Over the last decade, country trio Lady Antebellum has experienced a whirlwind of success, fueled by platinum records, No. 1 singles and a monster hit with the 2009 drunk-dialing anthem "Need You Now." So the last song on the group's new album ("Heart Break"), called "Famous," might raise some eyebrows with the lyrics.

"Damn, she's famous, everybody knows what her name is/ Kind of breaks your heart when you think about everything she gave and the life they stole away," Hillary Scott sings on the melancholy track. "Looking through the lens of make believe/ Ain't a mystery why a star goes down in flames."

The trio is quick to clarify that the song is not about them. They were inspired after watching "Amy," a 2015 documentary about the late "Rehab" singer Amy Winehouse. Winehouse's death - alcohol poisoning at age 27 - struck them as "incredibly sad and avoidable," according to Charles Kelley, and they wanted to write a song about the perils of mega-fame, especially as they reflected on the importance of having a support system as they became stars.

"We don't quite feel that level of fame," Kelley said in a phone interview. "We get the best of both worlds. We get to live this rock-star fantasy onstage and then walk off and still be able to go down to the Walmart."

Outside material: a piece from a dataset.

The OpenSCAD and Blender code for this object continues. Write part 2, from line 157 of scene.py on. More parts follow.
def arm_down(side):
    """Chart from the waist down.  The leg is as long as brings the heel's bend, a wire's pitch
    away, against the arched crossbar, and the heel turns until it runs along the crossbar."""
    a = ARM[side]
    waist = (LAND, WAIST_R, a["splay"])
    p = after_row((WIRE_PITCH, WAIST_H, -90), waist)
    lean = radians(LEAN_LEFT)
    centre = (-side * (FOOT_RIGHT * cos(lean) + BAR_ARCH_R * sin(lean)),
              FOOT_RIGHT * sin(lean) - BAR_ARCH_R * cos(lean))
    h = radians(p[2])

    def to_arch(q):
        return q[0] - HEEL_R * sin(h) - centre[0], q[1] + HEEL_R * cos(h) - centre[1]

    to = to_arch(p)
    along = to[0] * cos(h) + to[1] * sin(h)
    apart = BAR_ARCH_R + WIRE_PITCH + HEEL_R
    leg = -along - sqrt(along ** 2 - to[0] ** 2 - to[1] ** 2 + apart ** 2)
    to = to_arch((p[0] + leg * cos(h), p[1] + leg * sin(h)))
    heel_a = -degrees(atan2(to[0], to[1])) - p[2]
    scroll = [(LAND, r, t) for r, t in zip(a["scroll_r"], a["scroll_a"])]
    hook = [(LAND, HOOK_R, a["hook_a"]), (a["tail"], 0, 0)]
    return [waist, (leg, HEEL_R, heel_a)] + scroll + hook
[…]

True, but there's a good chance that if Scott, Kelley and Dave Haywood sauntered into a store together, they'd attract some attention. Their sixth studio album went No. 1 on the Billboard country charts when it debuted last week. And they recently kicked off a world tour.

The stakes were high for this record, arriving after Lady Antebellum took a two-year hiatus. When the band members announced they were taking a break in 2015, they assured fans it was just temporary. True to their word, after working on individual projects (Scott recorded a Christian album with her family; Kelley released a solo album; Haywood got into producing), they were back together. But they knew they needed to recharge to kick off the new era.

So they came up with a plan - hit the beach. Specifically, in Florida for a two-week writers retreat, where they collaborated with some of their favorite songwriters, followed by a few more weeks in Los Angeles, where they recorded with their producer, who goes by Busbee. With their spouses and kids back home in Nashville, they could concentrate solely on the work. They returned with about 40 new songs.

"We tried to really get back to the way we started (the band), where there was no set schedule," Scott said. "As we got used to traveling and being on the road, and our families grew, it became a little bit more of a challenge to do that."

When the three formed Lady Antebellum more than a decade ago, Kelley and Haywood were living at the house of Kelley's brother (singer-songwriter Josh Kelley), outside of Nashville. Scott would come over, and they would hang at the pool, get the guitars out and write.

"This just reminded us of that experience," Haywood said. "I feel like we tried to get back to that innocence of writing, just from a purely enjoyment place and stuff that we really believed in and loved."

As the group learned, it's much more difficult to do that when your band takes off (as Lady Antebellum did in 2008 after its selftitled debut record) and there's a significant amount of pressure from the industry to quickly follow every hit with another hit. The band had some single misfires that didn't climb the charts, and, as Kelley once put it, the group essentially became a "machine."

Now, Kelley said, this album boasts their strongest songwriting in a long time, with such songs as "Heart Break," the pop-infused title track about taking time between relationships; and "This City," an upbeat tune about a night on the town. Those are familiar topics for the band, but this time, they pushed the boundaries with production - including the buoyant horn section on "You Look Good" (one of only two songs from outside writers), the lead single that just cracked the Top 10 at country radio.

Speaking of radio, the trio agrees that Busbee - suddenly one of Nashville's hottest producers - pushed them out of their comfort zone and encouraged them not to settle on a song because they thought it "sounded" like a radio hit. Instead, they were more careful than ever to whittle down the final selection to tracks that they truly believed in.

"We have to record music that we are all three equally passionate about, and could live or die by these songs," Haywood said. "So every song is a special moment. There's no filler for us on the record."